SHORT PROBLEM »
All of the material below is to be returned exactly.

DATA LINES »
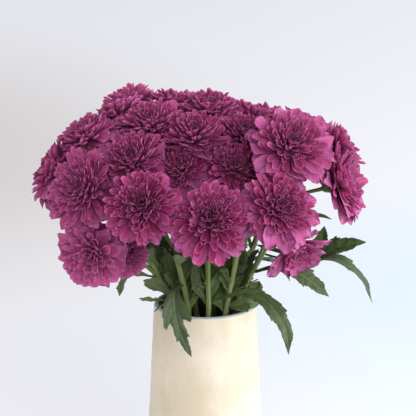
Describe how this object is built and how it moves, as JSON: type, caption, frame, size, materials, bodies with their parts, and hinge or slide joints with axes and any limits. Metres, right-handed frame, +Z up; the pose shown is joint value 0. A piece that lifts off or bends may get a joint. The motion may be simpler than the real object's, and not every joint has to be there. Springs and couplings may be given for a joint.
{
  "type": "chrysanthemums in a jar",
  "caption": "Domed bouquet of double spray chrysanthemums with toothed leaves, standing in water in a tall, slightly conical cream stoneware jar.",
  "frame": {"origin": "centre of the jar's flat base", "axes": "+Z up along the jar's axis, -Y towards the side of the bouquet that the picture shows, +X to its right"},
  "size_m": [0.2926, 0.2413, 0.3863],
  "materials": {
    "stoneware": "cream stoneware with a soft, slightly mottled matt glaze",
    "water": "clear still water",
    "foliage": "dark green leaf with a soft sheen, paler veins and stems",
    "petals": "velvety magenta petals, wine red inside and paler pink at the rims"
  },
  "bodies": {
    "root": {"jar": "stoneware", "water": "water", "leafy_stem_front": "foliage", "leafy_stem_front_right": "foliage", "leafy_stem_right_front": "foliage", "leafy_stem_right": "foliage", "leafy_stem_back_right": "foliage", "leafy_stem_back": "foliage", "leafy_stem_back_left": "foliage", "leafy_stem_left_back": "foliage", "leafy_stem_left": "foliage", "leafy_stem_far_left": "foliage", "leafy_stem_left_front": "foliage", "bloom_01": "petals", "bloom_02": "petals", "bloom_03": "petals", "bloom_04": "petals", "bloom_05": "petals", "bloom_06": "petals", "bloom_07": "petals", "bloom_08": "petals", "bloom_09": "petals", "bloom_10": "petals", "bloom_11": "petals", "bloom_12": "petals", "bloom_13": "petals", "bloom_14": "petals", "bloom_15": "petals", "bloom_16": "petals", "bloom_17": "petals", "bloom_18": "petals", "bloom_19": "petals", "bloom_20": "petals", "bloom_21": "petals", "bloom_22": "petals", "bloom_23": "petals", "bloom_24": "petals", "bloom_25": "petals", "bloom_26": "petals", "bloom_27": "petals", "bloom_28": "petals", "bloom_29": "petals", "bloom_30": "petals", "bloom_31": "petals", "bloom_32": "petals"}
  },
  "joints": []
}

COMPLETE RESPONSE »
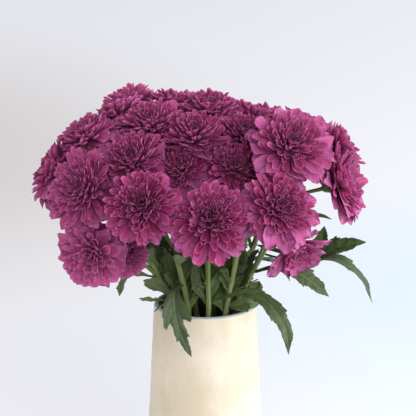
Describe how this object is built and how it moves, as JSON: type, caption, frame, size, materials, bodies with their parts, and hinge or slide joints with axes and any limits. Metres, right-handed frame, +Z up; the pose shown is joint value 0. A piece that lifts off or bends may get a joint. The motion may be simpler than the real object's, and not every joint has to be there. Springs and couplings may be given for a joint.
{
  "type": "chrysanthemums in a jar",
  "caption": "Domed bouquet of double spray chrysanthemums with toothed leaves, standing in water in a tall, slightly conical cream stoneware jar.",
  "frame": {"origin": "centre of the jar's flat base", "axes": "+Z up along the jar's axis, -Y towards the side of the bouquet that the picture shows, +X to its right"},
  "size_m": [0.2926, 0.2413, 0.3863],
  "materials": {
    "stoneware": "cream stoneware with a soft, slightly mottled matt glaze",
    "water": "clear still water",
    "foliage": "dark green leaf with a soft sheen, paler veins and stems",
    "petals": "velvety magenta petals, wine red inside and paler pink at the rims"
  },
  "bodies": {
    "root": {"jar": "stoneware", "water": "water", "leafy_stem_front": "foliage", "leafy_stem_front_right": "foliage", "leafy_stem_right_front": "foliage", "leafy_stem_right": "foliage", "leafy_stem_back_right": "foliage", "leafy_stem_back": "foliage", "leafy_stem_back_left": "foliage", "leafy_stem_left_back": "foliage", "leafy_stem_left": "foliage", "leafy_stem_far_left": "foliage", "leafy_stem_left_front": "foliage", "bloom_01": "petals", "bloom_02": "petals", "bloom_03": "petals", "bloom_04": "petals", "bloom_05": "petals", "bloom_06": "petals", "bloom_07": "petals", "bloom_08": "petals", "bloom_09": "petals", "bloom_10": "petals", "bloom_11": "petals", "bloom_12": "petals", "bloom_13": "petals", "bloom_14": "petals", "bloom_15": "petals", "bloom_16": "petals", "bloom_17": "petals", "bloom_18": "petals", "bloom_19": "petals", "bloom_20": "petals", "bloom_21": "petals", "bloom_22": "petals", "bloom_23": "petals", "bloom_24": "petals", "bloom_25": "petals", "bloom_26": "petals", "bloom_27": "petals", "bloom_28": "petals", "bloom_29": "petals", "bloom_30": "petals", "bloom_31": "petals", "bloom_32": "petals"}
  },
  "joints": []
}